Common Mistakes to Avoid

• Assuming a Pattern Too Quickly: Always verify your formula with multiple terms, especially those further down the sequence. A formula might appear to work for the first few terms but fail later on.
• Incorrectly Calculating Differences or Ratios: Double-check your calculations when finding first, second, or higher-order differences, or when calculating ratios between consecutive terms.
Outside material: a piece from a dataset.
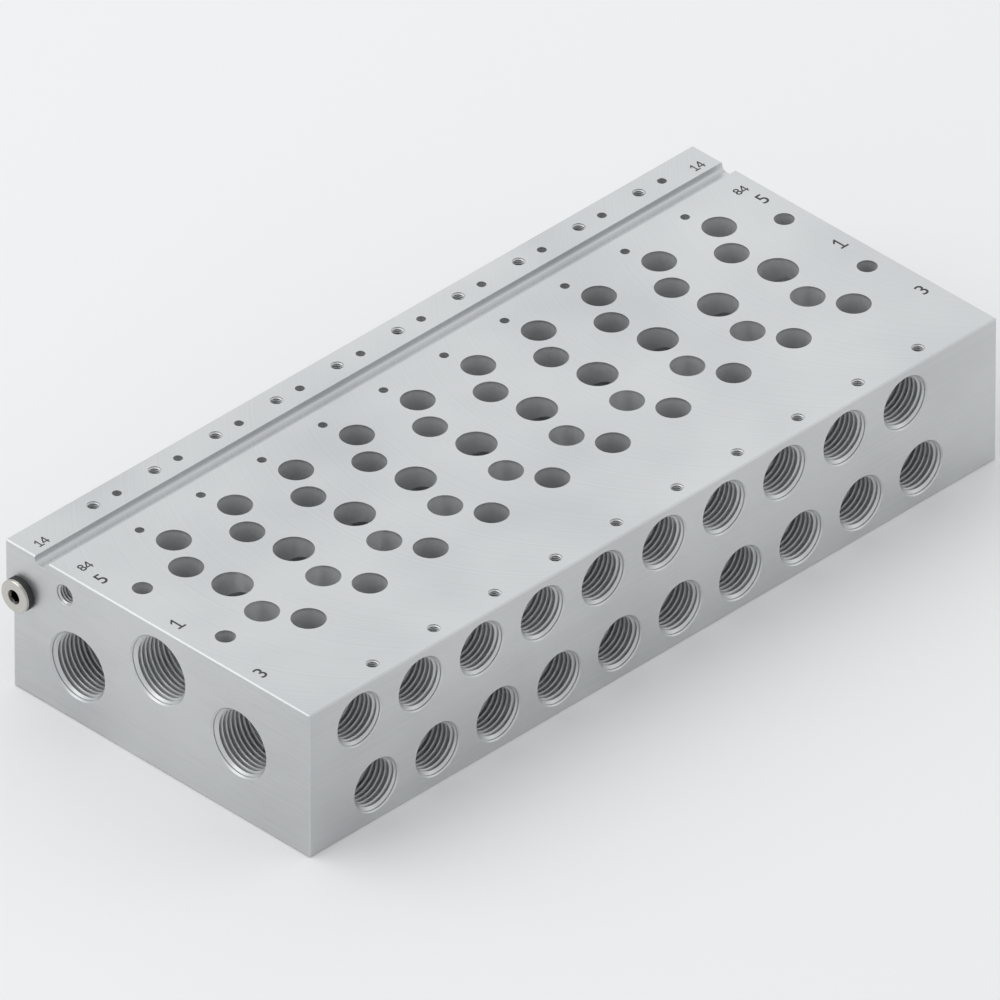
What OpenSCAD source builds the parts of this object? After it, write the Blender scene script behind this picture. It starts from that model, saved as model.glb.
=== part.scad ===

A small error can lead to an incorrect identification of the sequence type.
• Algebraic Errors: Be careful with algebraic manipulations when solving systems of equations or simplifying expressions.
• Forgetting the Base Case: When dealing with sequences that might have a shift in their starting point (e.g., starting from n = 0 instead of n = 1), make sure your formula accounts for this.
• Ignoring the Possibility of Special Functions: Don't overlook the possibility that the sequence might involve special functions like trigonometric functions, logarithms, or floor/ceiling functions.

Conclusion

Finding the explicit formula for a sequence is a powerful technique that provides insight into the sequence's underlying structure and allows for efficient calculation of any term. While it can be challenging, a systematic approach, combined with familiarity with common sequence types and algebraic techniques, can greatly increase your success. By understanding the concepts and practicing the methods outlined in this article, you'll be well-equipped to tackle a wide range of sequence problems and appreciate the beauty and elegance of mathematical patterns. Remember to always verify your results and be persistent in your exploration!